The paper acknowledges singletrack as one of the types of track that need to be catered for. It also mentions a preference for modifying / extending existing tracks. I just don't think these two are very compatible in the mountains. I don't think that there are many existing narrow tracks (i.e. walking tracks) that are suitable for sustainable mountain-biking. My view of what's going to happen in the BM area is that it's mostly management tracks / fire trails that are going to be modified / extended, and any single track will have to be built from scratch.

What I hope doesn't happen is that the MTB part of a POM gets filled by just management trails, and the single-track aspect is put into the too-hard basket.

Another note on DH: As others mentioned, it's not about the type of bike you ride, it's about the type of track. If we do get approved single-track in our local National Parks, it will be (as they say) either XC or All-Mountain style. There will of course be downhill sections (it's the mountains, after all), and possibly technical bits. But the steeper/more technical sections are going to be more like Mt York than Thredbo, so I don't expect we'll see anything worth bringing the Kona for.

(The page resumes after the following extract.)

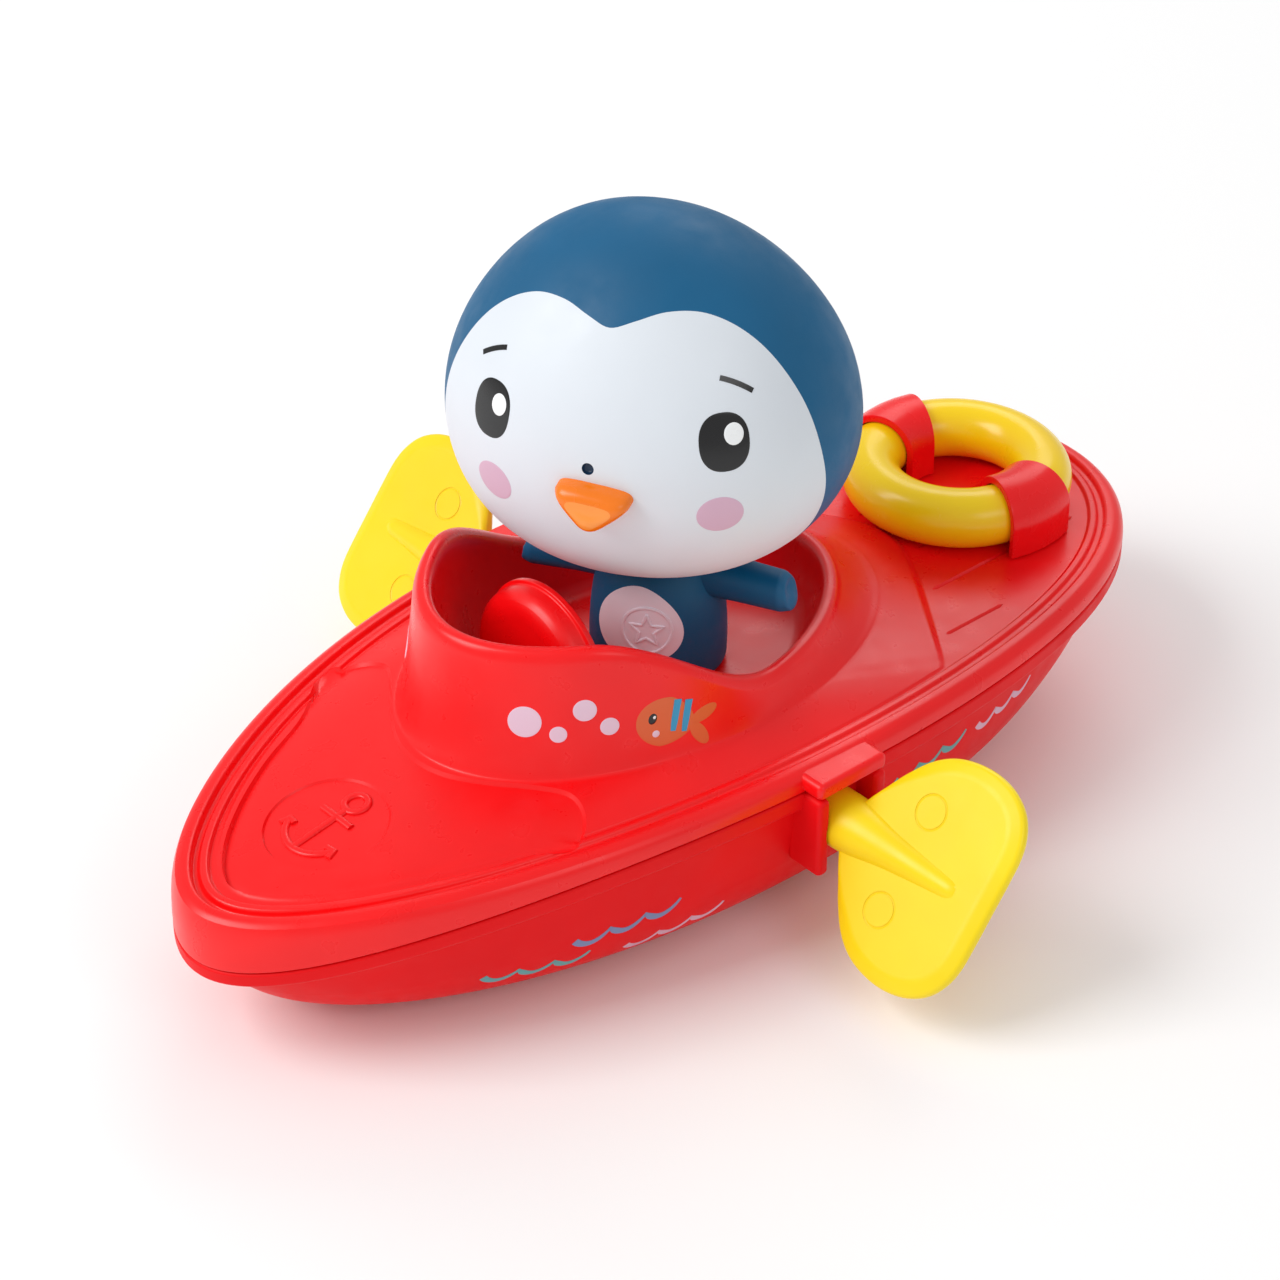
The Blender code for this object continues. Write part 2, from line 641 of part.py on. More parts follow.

Lastly, I think that Steve Humphries had an excellent point. There are huge numbers of RFS fire trails that get carved in the easiest, quickest route, often straight down the fall line. I don't know whether fire trails have to be as straight as possible, but if not, some prior consultation with other user groups might be an excellent way of getting much better quality, more sustainable trails to ride on, with far less maintenance requirements. And if, at the very least, we could connect a bunch of those dead-end fire-trails with sections of sustainable single-track, I for one would be a happy man.